Culture:

Soviet Bus Stops in Central Asia

Monday, 18 September 2017

I was a fan for Soviet Bus Stops – a wonderful photographic book by Christopher Herwig – years before I crossed the border from China into Kazakhstan and entered the Soviet bus stop heartland. You can read a CNN article about the Canadian photographer’s crazy mission or watch this YouTube video about his photographs.

Simon Calder, my co-driver as we crossed the central Asia, ex-Soviet ‘stans, and I are both Soviet bus stop fans so we made frequent quick stops to snatch photographs of fine examples of the genre. The story is that in the Soviet era the design of big buildings was all tightly controlled by central planning which tried to run everything, Socialist Realism aimed for the grand, the majestic, the over-decorated. Somehow bus stops escaped the net. On these small projects architects were allowed to let their imaginations run wild. And they certainly did.

▲ On Day 57 along the Silk Road, between the Charyn Canyon and Kegan in Kazakhstan we spotted this fine example with an extraordinarily morose Virgin Mary portrait.

▲ Later the same day we’d crossed the border into Kyrgyzstan and noted this one.

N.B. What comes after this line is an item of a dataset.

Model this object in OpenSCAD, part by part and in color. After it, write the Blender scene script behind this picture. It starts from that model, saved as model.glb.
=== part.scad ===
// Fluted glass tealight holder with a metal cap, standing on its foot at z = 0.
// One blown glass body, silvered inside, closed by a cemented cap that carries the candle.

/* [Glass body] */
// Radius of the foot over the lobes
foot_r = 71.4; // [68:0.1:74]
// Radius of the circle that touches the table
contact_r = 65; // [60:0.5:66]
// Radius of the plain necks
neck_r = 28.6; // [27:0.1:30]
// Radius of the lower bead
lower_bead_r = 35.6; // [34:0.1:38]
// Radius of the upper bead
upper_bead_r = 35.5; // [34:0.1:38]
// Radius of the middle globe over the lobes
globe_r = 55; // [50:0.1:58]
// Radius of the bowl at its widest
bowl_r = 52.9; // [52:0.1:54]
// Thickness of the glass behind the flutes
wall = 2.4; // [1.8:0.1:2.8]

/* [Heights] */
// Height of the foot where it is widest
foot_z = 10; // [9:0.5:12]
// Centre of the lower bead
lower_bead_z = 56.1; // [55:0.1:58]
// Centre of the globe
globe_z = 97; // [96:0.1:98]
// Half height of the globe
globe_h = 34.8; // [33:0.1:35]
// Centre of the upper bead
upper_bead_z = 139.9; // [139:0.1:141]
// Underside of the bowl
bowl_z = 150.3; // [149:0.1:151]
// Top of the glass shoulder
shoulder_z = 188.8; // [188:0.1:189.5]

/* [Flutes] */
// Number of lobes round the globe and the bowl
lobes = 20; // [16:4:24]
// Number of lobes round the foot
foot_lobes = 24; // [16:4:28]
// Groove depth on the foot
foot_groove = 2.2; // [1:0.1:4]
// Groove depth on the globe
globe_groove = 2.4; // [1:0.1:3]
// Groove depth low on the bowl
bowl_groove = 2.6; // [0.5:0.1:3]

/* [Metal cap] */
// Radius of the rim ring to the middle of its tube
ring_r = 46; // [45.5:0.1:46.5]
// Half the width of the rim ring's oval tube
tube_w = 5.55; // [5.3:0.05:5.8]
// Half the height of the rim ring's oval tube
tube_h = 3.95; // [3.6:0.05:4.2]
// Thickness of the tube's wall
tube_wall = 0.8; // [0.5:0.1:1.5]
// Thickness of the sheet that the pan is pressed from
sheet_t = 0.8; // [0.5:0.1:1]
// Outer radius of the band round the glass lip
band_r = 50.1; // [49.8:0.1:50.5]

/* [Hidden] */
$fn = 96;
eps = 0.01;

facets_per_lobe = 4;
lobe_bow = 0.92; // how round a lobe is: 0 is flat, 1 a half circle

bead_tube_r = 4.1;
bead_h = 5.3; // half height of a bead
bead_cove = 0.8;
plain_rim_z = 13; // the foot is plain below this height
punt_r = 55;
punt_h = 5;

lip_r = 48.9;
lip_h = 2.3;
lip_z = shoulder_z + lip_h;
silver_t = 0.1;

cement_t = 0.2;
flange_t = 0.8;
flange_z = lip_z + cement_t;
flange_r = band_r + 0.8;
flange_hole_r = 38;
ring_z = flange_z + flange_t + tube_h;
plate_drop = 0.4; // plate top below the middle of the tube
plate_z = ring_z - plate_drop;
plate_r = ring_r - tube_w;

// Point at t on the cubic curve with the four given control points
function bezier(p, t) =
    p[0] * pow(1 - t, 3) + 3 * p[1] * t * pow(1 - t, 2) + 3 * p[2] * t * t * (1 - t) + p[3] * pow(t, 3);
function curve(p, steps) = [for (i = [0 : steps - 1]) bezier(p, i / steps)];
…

▲ And then another, before we’d even reached the town of Karakol, our first stop in the country.

▲ Still in Kyrgyzstan this one between Karakol and Lake Issyk Kul featured snow-capped mountains as a backdrop, but like so many of the stops we saw it was slightly crumbling, totally deserted and plonked down seemingly in the middle of nowhere.

▲ Day 63, just before we crossed the border into Uzbekistan this one popped up beside the road between Arslanbob and Khanabad.

▲ It’s Day 69, we’re in Uzbekistan and near Samarkand here’s a fine example of a purely architectural Soviet bus stop.

▲ And then later the same day, out in the desert in the middle of nowhere near Nurata, a lonely and somewhat utilitarian bus stop although at least there was somebody waiting for a bus.

▲ Day 74 in Ashgabat in Turkmenistan and this one isn’t a Soviet bus stop at all. The capital city is noted for its enormous number of grandiose white marble buildings and flash design even extends to the bus stops, many of them include small shops integrated into the bus stop.

▲ Unfortunately Simon couldn’t come with me into Turkmenistan – absolutely the wackiest country on the whole trip – they wouldn’t give him a visa. I did manage to ride a bus while I was in the city, there’s a white marble sporting stadium visible out the bus window as we pass by.